--- Start Collected material ---

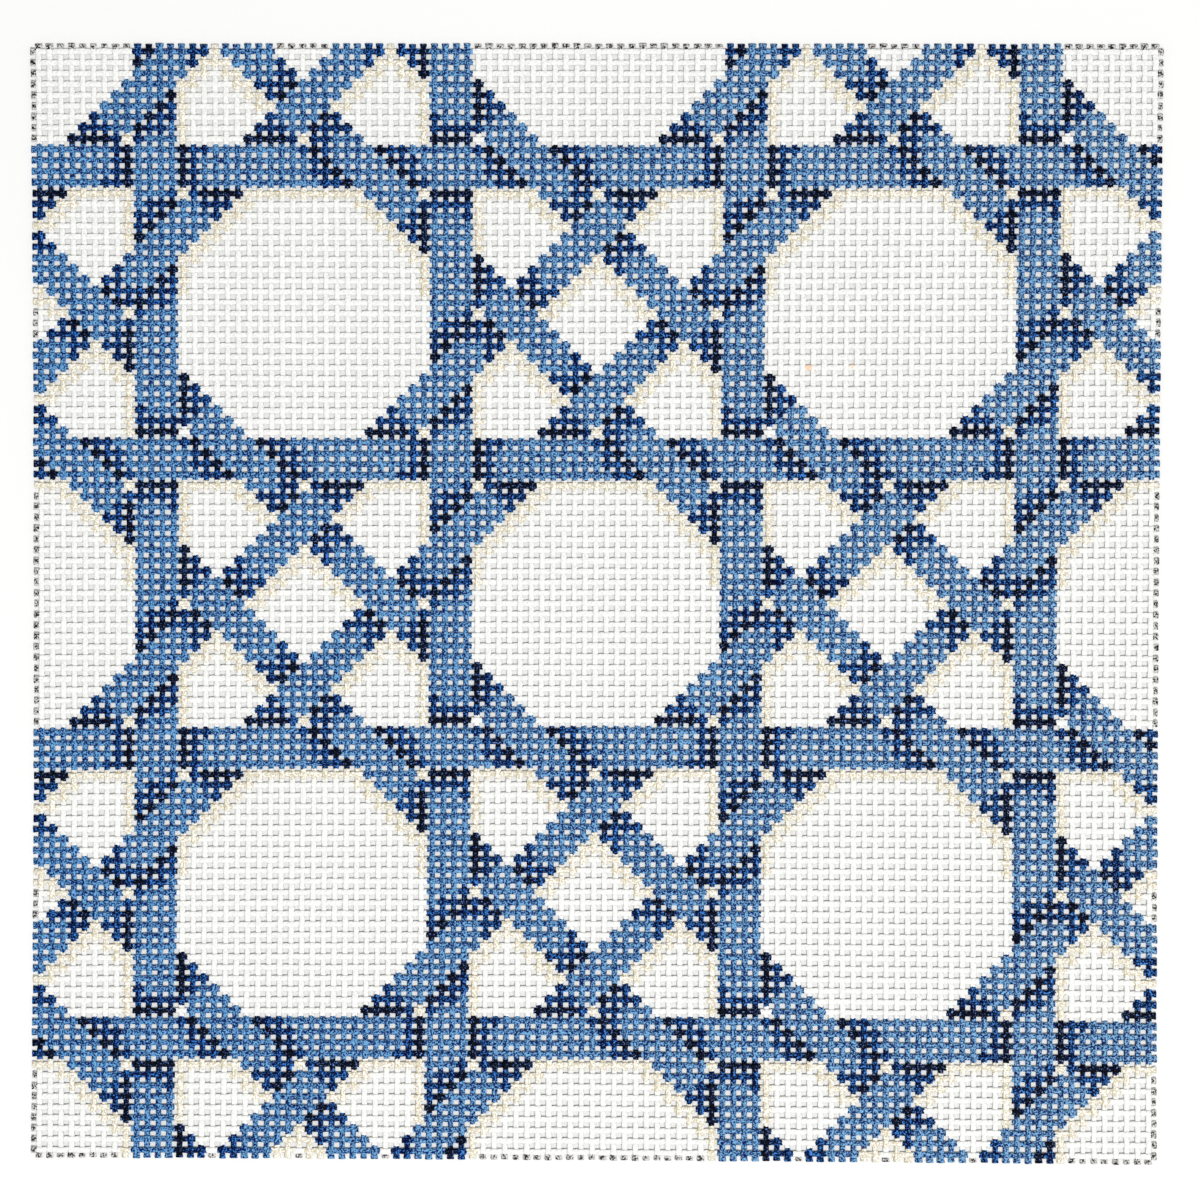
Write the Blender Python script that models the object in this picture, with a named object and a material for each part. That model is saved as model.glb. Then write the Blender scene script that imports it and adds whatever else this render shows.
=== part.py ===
"""A square panel of painted needlepoint canvas, lying flat with its painted face up.

The canvas is one sheet of open plain weave, trimmed a little outside its outermost threads,
so the ends of the cut threads stand out along all four sides like the teeth of a fine comb.
+X runs to the right and +Y to the top of the painted pattern, and +Z up out of the cloth.
The origin is under the middle of the sheet, on the surface that the sheet lies on.
"""

import math

import bmesh
import bpy
from mathutils import Vector

MM = 0.001

# Driving dimensions, in metres
THREADS_PER_SIDE = 103
THREAD_WIDTH = 1.0 * MM
SHEET_THICKNESS = 1.0 * MM  # two threads pressed flat, one over the other
CUT_FROM_THREAD = 1.42 * MM  # from the middle of the outermost thread to the cut
CUT_UNEVENNESS = 0.1 * MM  # how far the thread ends are longer or shorter than that
WELD_DISTANCE = 0.01 * MM
FACE_CUTS = 10  # the sheet's large faces are divided into squares by this many cuts each way
FACE_CUT_SPACING = 20.0 * MM

# Where the outermost threads cross, and where they meet the middle threads, right and up from
# the middle of the canvas. The sheet is a little skewed: wide at its top, low at its right.
TOP_LEFT = Vector((-100.3, 99.3)) * MM
TOP_MIDDLE = Vector((0.4, 99.3)) * MM
TOP_RIGHT = Vector((100.4, 99.2)) * MM
MIDDLE_LEFT = Vector((-99.7, 0.1)) * MM
MIDDLE_RIGHT = Vector((99.5, 0.0)) * MM
BOTTOM_LEFT = Vector((-100.2, -97.9)) * MM
BOTTOM_MIDDLE = Vector((-0.9, -98.4)) * MM
BOTTOM_RIGHT = Vector((99.1, -99.2)) * MM

CANVAS_COLOUR = (0.58, 0.67, 0.80, 1.0)  # white cotton and blue paint, seen together
CANVAS_ROUGHNESS = 0.85

RIGHT = Vector((1.0, 0.0))
UP = Vector((0.0, 1.0))


def start_collection(name):
    """Remove what the file holds and return an empty collection for the panel."""
    for old in list(bpy.data.objects):
        bpy.data.objects.remove(old, do_unlink=True)
    collection = bpy.data.collections.new(name)
    bpy.context.scene.collection.children.link(collection)
    return collection


def cloth_material(name):
    """Matt painted cotton in the panel's overall colour."""
    material = bpy.data.materials.new(name)
    material.use_nodes = True
    shader = material.node_tree.nodes["Principled BSDF"]
    shader.inputs["Base Color"].default_value = CANVAS_COLOUR
    shader.inputs["Roughness"].default_value = CANVAS_ROUGHNESS
    shader.inputs["Metallic"].default_value = 0.0
    return material


def along_side(start, middle, end, share):
    """The point at that share of a side, on the parabola through its three points."""
    from_start = (1.0 - share) * (1.0 - 2.0 * share)
    from_middle = 4.0 * share * (1.0 - share)
    from_end = share * (2.0 * share - 1.0)
    return start * from_start + middle * from_middle + end * from_end


def cut_length(number):
    """How far thread end `number` of a side reaches past the outermost thread's middle."""
    waver = math.sin(2.3 * number) + math.sin(0.7 * number + 1.0)
    return CUT_FROM_THREAD + CUT_UNEVENNESS * waver / 2.0


def side_outline(start, middle, end, forward, outward):
    """The outline of one side, tooth by tooth: four corners for each cut thread end."""
    half = THREAD_WIDTH / 2.0
    points = []
    for number in range(THREADS_PER_SIDE):
        crossing = along_side(start, middle, end, number / (THREADS_PER_SIDE - 1))
        near = outward * half
        far = outward * cut_length(number)
        points.append(crossing - forward * half + near)
        points.append(crossing - forward * half + far)
        points.append(crossing + forward * half + far)
        points.append(crossing + forward * half + near)
    return points[:-1]  # the next side starts at this one's last point


def sheet_outline():
    """The whole outline, anticlockwise from the bottom left corner, centred on its own box."""
    outline = side_outline(BOTTOM_LEFT, BOTTOM_MIDDLE, BOTTOM_RIGHT, RIGHT, -UP)
    outline += side_outline(BOTTOM_RIGHT, MIDDLE_RIGHT, TOP_RIGHT, UP, RIGHT)
    outline += side_outline(TOP_RIGHT, TOP_MIDDLE, TOP_LEFT, -RIGHT, UP)
    outline += side_outline(TOP_LEFT, MIDDLE_LEFT, BOTTOM_LEFT, -UP, -RIGHT)
    across = [point.x for point in outline]
    upward = [point.y for point in outline]
    centre = Vector((min(across) + max(across), min(upward) + max(upward))) / 2.0
    return [point - centre for point in outline]


def divide_faces(work):
    """Remake the two large faces from even triangles, with no long slivers along the sides."""
    for side in (1.0, -1.0):
        filled = [
            face
            for face in work.faces
            if all(corner.co.z * side > 0.0 for corner in face.verts)
        ]
        bmesh.ops.dissolve_faces(work, faces=filled)
    for direction in (Vector((1.0, 0.0, 0.0)), Vector((0.0, 1.0, 0.0))):
        for number in range(FACE_CUTS):
            from_middle = (number - (FACE_CUTS - 1) / 2.0) * FACE_CUT_SPACING
            bmesh.ops.bisect_plane(
                work,
                geom=work.verts[:] + work.edges[:] + work.faces[:],
                dist=WELD_DISTANCE,
                plane_co=direction * from_middle,
                plane_no=direction,
            )
    bmesh.ops.triangulate(work, faces=work.faces[:], ngon_method="BEAUTY")


def flat_sheet(name, outline, thickness, collection, material):
    """A filled curve of the outline, as thick as the cloth, made one closed mesh."""
    curve = bpy.data.curves.new(name, "CURVE")
    curve.dimensions = "2D"
    curve.fill_mode = "BOTH"
    curve.extrude = thickness / 2.0
    spline = curve.splines.new("POLY")
    spline.points.add(len(outline) - 1)
    for control, point in zip(spline.points, outline, strict=True):
        control.co = (point.x, point.y, 0.0, 1.0)
    spline.use_cyclic_u = True
    guide = bpy.data.objects.new(name + "_outline", curve)
    collection.objects.link(guide)
    guide.location.z = thickness / 2.0
    bpy.context.view_layer.update()

    evaluated = guide.evaluated_get(bpy.context.evaluated_depsgraph_get())
    mesh = bpy.data.meshes.new_from_object(evaluated)
    mesh.name = name
    work = bmesh.new()
    work.from_mesh(mesh)
    bmesh.ops.remove_doubles(work, verts=work.verts, dist=WELD_DISTANCE)
    divide_faces(work)
    bmesh.ops.recalc_face_normals(work, faces=work.faces)
    work.to_mesh(mesh)
    work.free()
    mesh.materials.clear()
    mesh.materials.append(material)

    sheet = bpy.data.objects.new(name, mesh)
    sheet.matrix_world = guide.matrix_world.copy()
    collection.objects.link(sheet)
    bpy.data.objects.remove(guide, do_unlink=True)
    return sheet


def main():
    collection = start_collection("needlepoint_canvas_panel")
    painted_cotton = cloth_material("painted_canvas")
    flat_sheet(
        "canvas_panel", sheet_outline(), SHEET_THICKNESS, collection, painted_cotton
    )


main()
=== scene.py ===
"""Looks of a painted needlepoint canvas panel, woven thread by thread in place of its plain sheet.

The canvas is mono: 103 upright threads and 103 level threads of white cotton in plain weave, one
over and one under, with open holes between them. Every crossing is one stitch of the chart, and
the chart is the old six-way cane webbing lattice in three blues, with a cream light under each
strand. The work is a flat square, lying face up: +X is the pattern's right and +Y its top.
"""

import logging
import math
from collections.abc import Callable, Mapping
from dataclasses import dataclass, field
from enum import Enum

import bmesh
import bpy
import numpy as np
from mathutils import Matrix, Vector


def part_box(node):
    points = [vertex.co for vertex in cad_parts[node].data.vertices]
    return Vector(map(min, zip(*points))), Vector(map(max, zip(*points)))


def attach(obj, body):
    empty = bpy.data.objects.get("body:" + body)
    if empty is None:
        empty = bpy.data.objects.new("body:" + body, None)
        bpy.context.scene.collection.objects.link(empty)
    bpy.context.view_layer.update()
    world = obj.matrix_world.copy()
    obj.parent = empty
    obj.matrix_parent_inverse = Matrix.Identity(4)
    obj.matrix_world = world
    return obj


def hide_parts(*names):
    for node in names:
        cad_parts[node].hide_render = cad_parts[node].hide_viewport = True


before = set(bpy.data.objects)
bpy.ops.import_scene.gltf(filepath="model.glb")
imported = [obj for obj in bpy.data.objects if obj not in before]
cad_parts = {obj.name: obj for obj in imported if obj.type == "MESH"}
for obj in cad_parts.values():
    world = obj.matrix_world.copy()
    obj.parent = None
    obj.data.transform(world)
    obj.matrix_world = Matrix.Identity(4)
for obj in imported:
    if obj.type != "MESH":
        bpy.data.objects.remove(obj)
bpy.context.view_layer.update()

MM = 0.001
BODY = "root"
SHEET_NODE = "canvas_panel"
BAKE_MAP = "OFBake"
THREADS_PER_SIDE = 103
WELD_DISTANCE = 0.01 * MM
HALFWAY = 0.5  # from one crossing to the next, or from one paint's code to the next

Colour = tuple[float, float, float]
Point = tuple[float, float]

log = logging.getLogger("needlepoint_canvas")


def linear(*levels: int) -> Colour:
    """A screen's colour as the linear light that shaders take.

    Args:
        *levels: The screen's red, green and blue, from 0 to 255.

    Returns:
        The three linear values, from 0 to 1.
    """
    shares = (level / 255.0 for level in levels)
    return tuple(
        share / 12.92 if share <= 0.04045 else ((share + 0.055) / 1.055) ** 2.4 for share in shares
    )


# ---- The chart ----


class Paint(Enum):
    """What a stitch, or a cut thread end, is painted with. The value is its code on a thread."""

    BARE = 0
    CREAM = 1
    LIGHT_BLUE = 2
    MID_BLUE = 3
    NAVY = 4
    INK = 5


Shading = Mapping[int, tuple[tuple[int, int, Paint], ...]]
QUARTERS = 4
N, M = Paint.NAVY, Paint.MID_BLUE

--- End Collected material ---

> Problem statement: Above are lines of data; state how many of them contain the word "before", with no other output.

> Written solution: 2